After these serial calamities, public-integrity prosecutors are now sallying forth with the Edwards trial, providing fodder for the National Enquirer and Entertainment Tonight while provoking disgust from commentators across the political spectrum who are seriously concerned about political ethics and campaign finance regulation. As the Justice Department has pursued these cases, draining the public coffer and trust, it has failed to prosecute other, more important crimes. The financial collapse that occurred in the fourth quarter of 2008 was caused by some of the most massive fraud and most spectacular failure of regulatory oversight in the nation’s history. In large measure, this failure belonged to the DOJ’s Criminal Division, which is ultimately responsible for oversight and enforcement. Four years after the crisis, the department maintains its posture of somnolence in the face of systemic, widely documented fraud.

An excellent example comes in the case of Countrywide Financial Corp, which saw former employees like Eileen Foster, the recipient of this year’s Ridenhour Prize for Truth-telling, expose themselves to enormous risk in order to discover and bring to light criminal activities like the ones described by the Center for Public Integrity’s iWatch News:

By intercepting the documents before they were sliced by the shredder, the investigators were able to uncover what they believed was evidence that branch employees had used scissors, tape and Wite-Out to create fake bank statements, inflated property appraisals and other phony paperwork. Inside the heaps of paper, for example, they found mock-ups that indicated to investigators that workers had, as a matter of routine, literally cut and pasted the address for one home onto an appraisal for a completely different piece of property.

When the Countrywide whistleblowers turned to federal prosecutors, however, they encountered a massive yawn. Assistant Attorney General Lanny Breuer, the same man who bears responsibility for the Stevens, Siegelman, Alabama bingo, and Edwards fiascos, told Steve Kroft of 60 Minutes, “In our criminal justice system, you have to prove beyond a reasonable doubt that you intended to commit a fraud.” But Breuer’s claim that the evidence in the Countrywide case failed to constitute proof will not be convincing to anyone who has looked at the record. Rather, the case reflects a failure of political will at Justice to enforce the law—and an infantile obsession with high-profile political gamesmanship.

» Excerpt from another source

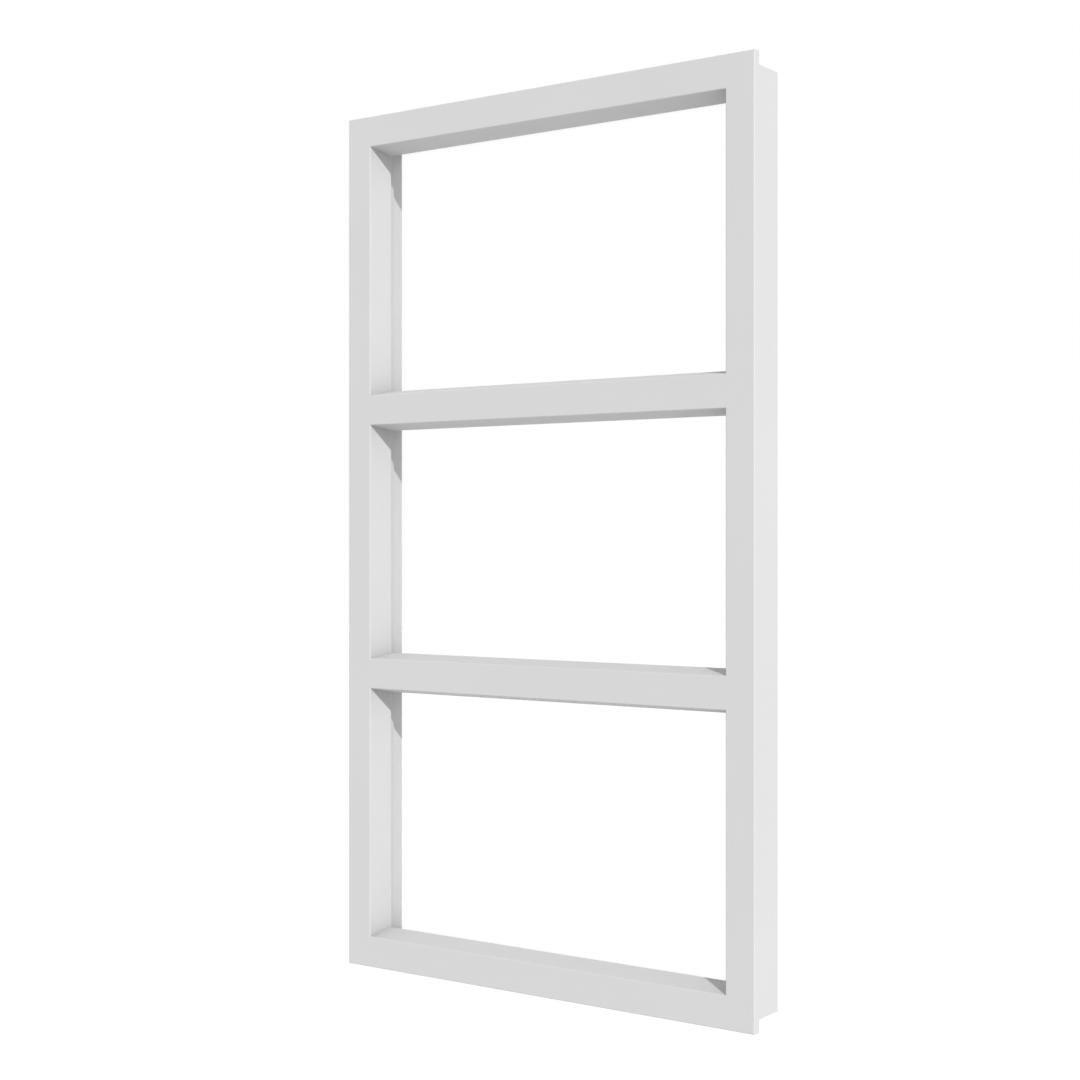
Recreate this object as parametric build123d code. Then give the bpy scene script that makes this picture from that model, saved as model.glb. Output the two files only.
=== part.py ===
from build123d import *
import os

# A painted timber fixed window with three lights, one above another.
# All sizes are millimetres. X runs across the window, +Y into the wall and +Z up.
# The origin is on the back face of the wall flange, in the middle of the strip under the sill.

# Overall sizes
WINDOW_WIDTH = 816.0
WINDOW_HEIGHT = 1500.0
FRAME_DEPTH = 100.0

# Wall flange, the thin edge that laps over the face of the wall
FLANGE_THICKNESS = 15.0
FLANGE_OVERHANG = 13.0

# Front faces, seen square on
JAMB_FACE = 50.0
RAIL_FACE = 53.0

# Splayed lip in front of the glass, and the glazing rebate behind it
LIP_DEPTH = 43.5
OUTER_LIP_SPLAY = 11.4
TRANSOM_LIP_SPLAY = 8.6
REBATE_HEIGHT = 19.4
ARRIS = 1.0

# Stub tenons that lock the cross members into the jambs
TENON_LENGTH = 20.0
TENON_THICKNESS = 28.0
TENON_SETBACK = 14.0
TENON_SHOULDER = 5.0
TENON_CLEARANCE = 0.2
MORTICE_GLUE_ROOM = 1.0

# Glass, and what seats it
GLASS_THICKNESS = 6.0
GLASS_EDGE_CLEARANCE = 3.0
GLASS_ARRIS = 0.5
TAPE_THICKNESS = 2.0
FRONT_TAPE_WIDTH = 12.0
FRONT_TAPE_SETBACK = 1.5
BACK_TAPE_WIDTH = 4.5
BEAD_HEIGHT = 8.0
BEAD_FALL = 1.5
BEAD_DEPTH = 14.5
BEAD_ARRIS = 0.8
BLOCK_LENGTH = 80.0
BLOCK_INSET = 110.0

# Places worked out from the sizes
LEFT_EDGE = -WINDOW_WIDTH / 2
BOTTOM_EDGE = -FLANGE_OVERHANG / 2
TOP_EDGE = BOTTOM_EDGE + WINDOW_HEIGHT
FRONT_Y = -FLANGE_THICKNESS
BACK_Y = FRONT_Y + FRAME_DEPTH
LIP_BACK_Y = FRONT_Y + LIP_DEPTH

JAMB_REBATE_FLOOR = JAMB_FACE + OUTER_LIP_SPLAY - REBATE_HEIGHT
RAIL_REBATE_FLOOR = RAIL_FACE + OUTER_LIP_SPLAY - REBATE_HEIGHT
WEB_HALF = RAIL_FACE / 2 + TRANSOM_LIP_SPLAY - REBATE_HEIGHT

REBATE_RIGHT_X = WINDOW_WIDTH / 2 - JAMB_REBATE_FLOOR
GLASS_FRONT_Y = LIP_BACK_Y + TAPE_THICKNESS
GLASS_BACK_Y = GLASS_FRONT_Y + GLASS_THICKNESS
BEAD_FRONT_Y = GLASS_BACK_Y + TAPE_THICKNESS

SIGHT_THIRD = (WINDOW_HEIGHT - 2 * RAIL_FACE) / 3
LOWER_TRANSOM_Z = BOTTOM_EDGE + RAIL_FACE + SIGHT_THIRD
UPPER_TRANSOM_Z = TOP_EDGE - RAIL_FACE - SIGHT_THIRD

INTO_WALL = Vector(0, 1, 0)
UP = Vector(0, 0, 1)
RIGHT = Vector(1, 0, 0)


def member_section(face, splay):
    """Section of a jamb, head or sill: first inwards from the flange's edge, then into the wall."""
    floor = face + splay - REBATE_HEIGHT
    outline = [
        (0, 0),
        (face, 0),
        (face + splay, LIP_DEPTH),
        (floor, LIP_DEPTH),
        (floor, FRAME_DEPTH),
        (FLANGE_OVERHANG, FRAME_DEPTH),
        (FLANGE_OVERHANG, FLANGE_THICKNESS),
        (0, FLANGE_THICKNESS),
    ]
    section = make_face(Polyline(*outline, close=True))
    softened = [corner for corner in section.vertices() if is_exposed(corner, face, splay)]
    return chamfer(softened, ARRIS)


def is_exposed(corner, face, splay):
    """True at the section's corners that show: both front ones and the lip's back edge."""
    at_front = corner.Y < ARRIS
    on_lip = abs(corner.X) > abs(face + splay) - ARRIS
    return at_front or on_lip


def transom_section():
    """Section of a transom, the same above and below its middle: first upwards, then into the wall."""
    half = RAIL_FACE / 2
    lip = half + TRANSOM_LIP_SPLAY
    upper_side = [(half, 0), (lip, LIP_DEPTH), (WEB_HALF, LIP_DEPTH), (WEB_HALF, FRAME_DEPTH)]
    lower_side = [(-height, depth) for height, depth in reversed(upper_side)]
    section = make_face(Polyline(*upper_side, *lower_side, close=True))
    softened = [corner for corner in section.vertices() if is_exposed(corner, half, TRANSOM_LIP_SPLAY)]
    return chamfer(softened, ARRIS)


def block_between(low, high):
    """Square block from its lowest corner to its highest one."""
    size = Vector(*high) - Vector(*low)
    middle = (Vector(*high) + Vector(*low)) / 2
    return Pos(middle) * Box(size.X, size.Y, size.Z)


def end_arris(end_z, inwards):
    """Wedge off the front edge at one end of a jamb, so the arris runs on round the flange's corner."""
    end = Plane(origin=(LEFT_EDGE, FRONT_Y, end_z), x_dir=INTO_WALL, z_dir=INTO_WALL.cross(inwards))
    wedge = make_face(Polyline((0, 0), (ARRIS, 0), (0, ARRIS), close=True))
    return extrude(end * wedge, amount=JAMB_FACE + OUTER_LIP_SPLAY, dir=RIGHT)


def blank_jamb():
    """Left jamb before its mortices: the flange runs full height, and the body stops short of it."""
    foot = Plane(origin=(LEFT_EDGE, FRONT_Y, BOTTOM_EDGE), x_dir=RIGHT, z_dir=UP)
    jamb = extrude(foot * member_section(JAMB_FACE, OUTER_LIP_SPLAY), amount=WINDOW_HEIGHT, dir=UP)
    for end_z, inwards in ((BOTTOM_EDGE, UP), (TOP_EDGE, -UP)):
        shoulder_z = end_z + inwards.Z * FLANGE_OVERHANG
        low_z, high_z = sorted((end_z, shoulder_z))
        jamb -= block_between((LEFT_EDGE, 0, low_z), (0, BACK_Y, high_z))
        jamb -= end_arris(end_z, inwards)
    return jamb


def tenons(low_z, high_z):
    """Stub tenons at both ends of a cross member, between two heights."""
    front_y = LIP_BACK_Y + TENON_SETBACK
    reach = REBATE_RIGHT_X + TENON_LENGTH
    return block_between((-reach, front_y, low_z), (reach, front_y + TENON_THICKNESS, high_z))


def mortices(low_z, high_z):
    """Space for those tenons, with clearance all round and room for glue at the ends."""
    front_y = LIP_BACK_Y + TENON_SETBACK
    reach = REBATE_RIGHT_X + TENON_LENGTH + MORTICE_GLUE_ROOM
    gap = TENON_CLEARANCE
    return block_between(
        (-reach, front_y - gap, low_z - gap),
        (reach, front_y + TENON_THICKNESS + gap, high_z + gap),
    )


def cross_member(section, foot_z, tenon_range, jambs):
    """Sill or transom: its section run from rebate to rebate, scribed over both jambs, plus tenons."""
    end = Plane(origin=(REBATE_RIGHT_X, FRONT_Y, foot_z), x_dir=UP, z_dir=-RIGHT)
    rail = extrude(end * section, amount=2 * REBATE_RIGHT_X, dir=-RIGHT)
    for jamb in jambs:
        rail -= jamb
    return rail + tenons(*tenon_range)


def ring(outer, margin, front_y, thickness):
    """Flat rectangular ring of tape: outer is its half width, low Z and high Z."""
    half_width, low_z, high_z = outer
    back_y = front_y + thickness
    whole = block_between((-half_width, front_y, low_z), (half_width, back_y, high_z))
    inner_half = half_width - margin
    hole = block_between((-inner_half, front_y, low_z + margin), (inner_half, back_y, high_z - margin))
    return whole - hole


def inset(opening, distance):
    """The same opening, smaller by a distance on every side."""
    half_width, low_z, high_z = opening
    return half_width - distance, low_z + distance, high_z - distance


def glass_pane(opening):
    """Pane with ground arrises, clear of the rebate all round."""
    half_width, low_z, high_z = inset(opening, GLASS_EDGE_CLEARANCE)
    pane = block_between((-half_width, GLASS_FRONT_Y, low_z), (half_width, GLASS_BACK_Y, high_z))
    return chamfer(pane.edges(), GLASS_ARRIS)


def front_tape(opening):
    """Tape between the lip and the glass, kept just below the sight line."""
    edge = REBATE_HEIGHT - FRONT_TAPE_SETBACK - FRONT_TAPE_WIDTH
    return ring(inset(opening, edge), FRONT_TAPE_WIDTH, LIP_BACK_Y, TAPE_THICKNESS)


def back_tape(opening):
    """Narrow tape between the glass and its beads."""
    return ring(inset(opening, GLASS_EDGE_CLEARANCE), BACK_TAPE_WIDTH, GLASS_BACK_Y, TAPE_THICKNESS)


def setting_blocks(opening):
    """Two packers that carry the pane on the floor of the rebate."""
    half_width, low_z, _ = opening
    top_z = low_z + GLASS_EDGE_CLEARANCE
    blocks = []
    for side in (-1, 1):
        middle_x = side * (half_width - BLOCK_INSET)
        low = (middle_x - BLOCK_LENGTH / 2, GLASS_FRONT_Y, low_z)
        high = (middle_x + BLOCK_LENGTH / 2, GLASS_BACK_Y, top_z)
        blocks.append(block_between(low, high))
    return Compound(children=blocks)


def bead_section():
    """Glazing bead: first off the rebate's floor, then into the wall, its top falling to the back."""
    outline = [
        (0, 0),
        (BEAD_HEIGHT + BEAD_FALL, 0),
        (BEAD_HEIGHT, BEAD_DEPTH),
        (0, BEAD_DEPTH),
    ]
    section = make_face(Polyline(*outline, close=True))
    back_corner = section.vertices().sort_by_distance((BEAD_HEIGHT, BEAD_DEPTH)).first
    return chamfer(back_corner, BEAD_ARRIS)


def mitred_bead(corner, along, inward, length):
    """Bead from one corner of the rebate to the next, mitred at both ends."""
    end_plane = Plane(origin=corner, x_dir=inward, z_dir=inward.cross(INTO_WALL))
    bead = extrude(end_plane * bead_section(), amount=length, dir=along)
    first_mitre = Plane(origin=corner, x_dir=INTO_WALL, z_dir=along - inward)
    last_mitre = Plane(origin=corner + along * length, x_dir=INTO_WALL, z_dir=-along - inward)
    bead = split(bead, bisect_by=first_mitre, keep=Keep.TOP)
    return split(bead, bisect_by=last_mitre, keep=Keep.TOP)


def beads(opening):
    """The four beads round one pane, by the side that each is on."""
    half_width, low_z, high_z = opening
    width = 2 * half_width
    height = high_z - low_z
    runs = {
        "bottom": (Vector(-half_width, BEAD_FRONT_Y, low_z), RIGHT, UP, width),
        "right": (Vector(half_width, BEAD_FRONT_Y, low_z), UP, -RIGHT, height),
        "top": (Vector(half_width, BEAD_FRONT_Y, high_z), -RIGHT, -UP, width),
        "left": (Vector(-half_width, BEAD_FRONT_Y, high_z), -UP, RIGHT, height),
    }
    return {side: mitred_bead(*run) for side, run in runs.items()}


def frame_members():
    """Two jambs, with the sill, head and transoms tenoned between them."""
    left_jamb = blank_jamb()
    right_jamb = mirror(left_jamb, about=Plane.YZ)
    jambs = (left_jamb, right_jamb)

    sill_tenon = (
        BOTTOM_EDGE + FLANGE_OVERHANG + TENON_SHOULDER,
        BOTTOM_EDGE + RAIL_REBATE_FLOOR - TENON_SHOULDER,
    )
    sill = cross_member(member_section(RAIL_FACE, OUTER_LIP_SPLAY), BOTTOM_EDGE, sill_tenon, jambs)
    middle = Plane.XY.offset((BOTTOM_EDGE + TOP_EDGE) / 2)
    members = {"sill": sill, "head": mirror(sill, about=middle)}
    head_tenon = [BOTTOM_EDGE + TOP_EDGE - edge_z for edge_z in reversed(sill_tenon)]
    mortice_ranges = [sill_tenon, head_tenon]

    for name, middle_z in (("lower_transom", LOWER_TRANSOM_Z), ("upper_transom", UPPER_TRANSOM_Z)):
        tenon_half = WEB_HALF - TENON_SHOULDER
        tenon_range = (middle_z - tenon_half, middle_z + tenon_half)
        members[name] = cross_member(transom_section(), middle_z, tenon_range, jambs)
        mortice_ranges.append(tenon_range)

    for mortice_range in mortice_ranges:
        left_jamb -= mortices(*mortice_range)
    members["left_jamb"] = left_jamb
    members["right_jamb"] = mirror(left_jamb, about=Plane.YZ)
    return members


def glazing_openings():
    """Rebate opening behind each light: its half width, low Z and high Z."""
    sill_floor = BOTTOM_EDGE + RAIL_REBATE_FLOOR
    head_floor = TOP_EDGE - RAIL_REBATE_FLOOR
    return {
        "bottom": (REBATE_RIGHT_X, sill_floor, LOWER_TRANSOM_Z - WEB_HALF),
        "middle": (REBATE_RIGHT_X, LOWER_TRANSOM_Z + WEB_HALF, UPPER_TRANSOM_Z - WEB_HALF),
        "top": (REBATE_RIGHT_X, UPPER_TRANSOM_Z + WEB_HALF, head_floor),
    }


def glazing(light, opening):
    """Everything that fills one light: pane, tapes, setting blocks and beads."""
    nodes = {
        f"{light}_glass": glass_pane(opening),
        f"{light}_front_tape": front_tape(opening),
        f"{light}_back_tape": back_tape(opening),
        f"{light}_setting_blocks": setting_blocks(opening),
    }
    for side, bead in beads(opening).items():
        nodes[f"{light}_bead_{side}"] = bead
    return nodes


def main():
    """Build every node and write it to its own file."""
    os.makedirs("parts", exist_ok=True)
    nodes = frame_members()
    for light, opening in glazing_openings().items():
        nodes.update(glazing(light, opening))
    for name, shape in nodes.items():
        export_step(shape, f"parts/{name}.step")
        print(name, "written")


main()
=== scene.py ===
# %% [markdown]
# # A painted timber window with three fixed lights
# The window is built elsewhere as solid joinery and arrives here as a finished frame of named parts.
# This lesson gives those parts their paint, glass and foam, adds the small pins that hold the glazing
# beads, and sets up a camera, a lamp and a floor that show them plainly.

# %% Load the window's parts
import math

import bpy
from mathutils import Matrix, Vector


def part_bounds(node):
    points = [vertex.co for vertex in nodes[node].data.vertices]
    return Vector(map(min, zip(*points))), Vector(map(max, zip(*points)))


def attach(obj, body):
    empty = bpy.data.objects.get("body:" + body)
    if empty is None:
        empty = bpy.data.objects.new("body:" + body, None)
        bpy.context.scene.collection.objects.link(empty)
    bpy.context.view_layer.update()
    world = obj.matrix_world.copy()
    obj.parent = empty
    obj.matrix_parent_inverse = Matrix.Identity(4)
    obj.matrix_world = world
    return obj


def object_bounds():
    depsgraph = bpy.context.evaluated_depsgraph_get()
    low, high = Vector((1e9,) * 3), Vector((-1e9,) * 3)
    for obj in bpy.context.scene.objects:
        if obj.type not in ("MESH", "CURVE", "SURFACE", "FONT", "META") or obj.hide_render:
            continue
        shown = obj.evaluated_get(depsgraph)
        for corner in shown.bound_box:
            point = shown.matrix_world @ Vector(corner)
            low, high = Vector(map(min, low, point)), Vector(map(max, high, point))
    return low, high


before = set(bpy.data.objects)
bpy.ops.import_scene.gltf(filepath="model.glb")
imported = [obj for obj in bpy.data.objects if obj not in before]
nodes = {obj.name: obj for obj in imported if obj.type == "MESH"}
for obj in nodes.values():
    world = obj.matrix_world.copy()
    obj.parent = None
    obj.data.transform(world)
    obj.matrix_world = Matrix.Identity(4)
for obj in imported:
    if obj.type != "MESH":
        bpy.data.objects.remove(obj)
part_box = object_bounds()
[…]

The DOJ’s political prosecutions demonstrate its exceptional vulnerability to political manipulation, its absence of professional independence, and its consistent failure to exhibit mature, detached judgment. The Edwards case perfectly encapsulates these qualities, and leads to an inescapable conclusion: that the upper echelon of the Justice Department, whether under Democratic or Republican administrations, is filled with political hacks eager to pad their résumés before launching their political careers.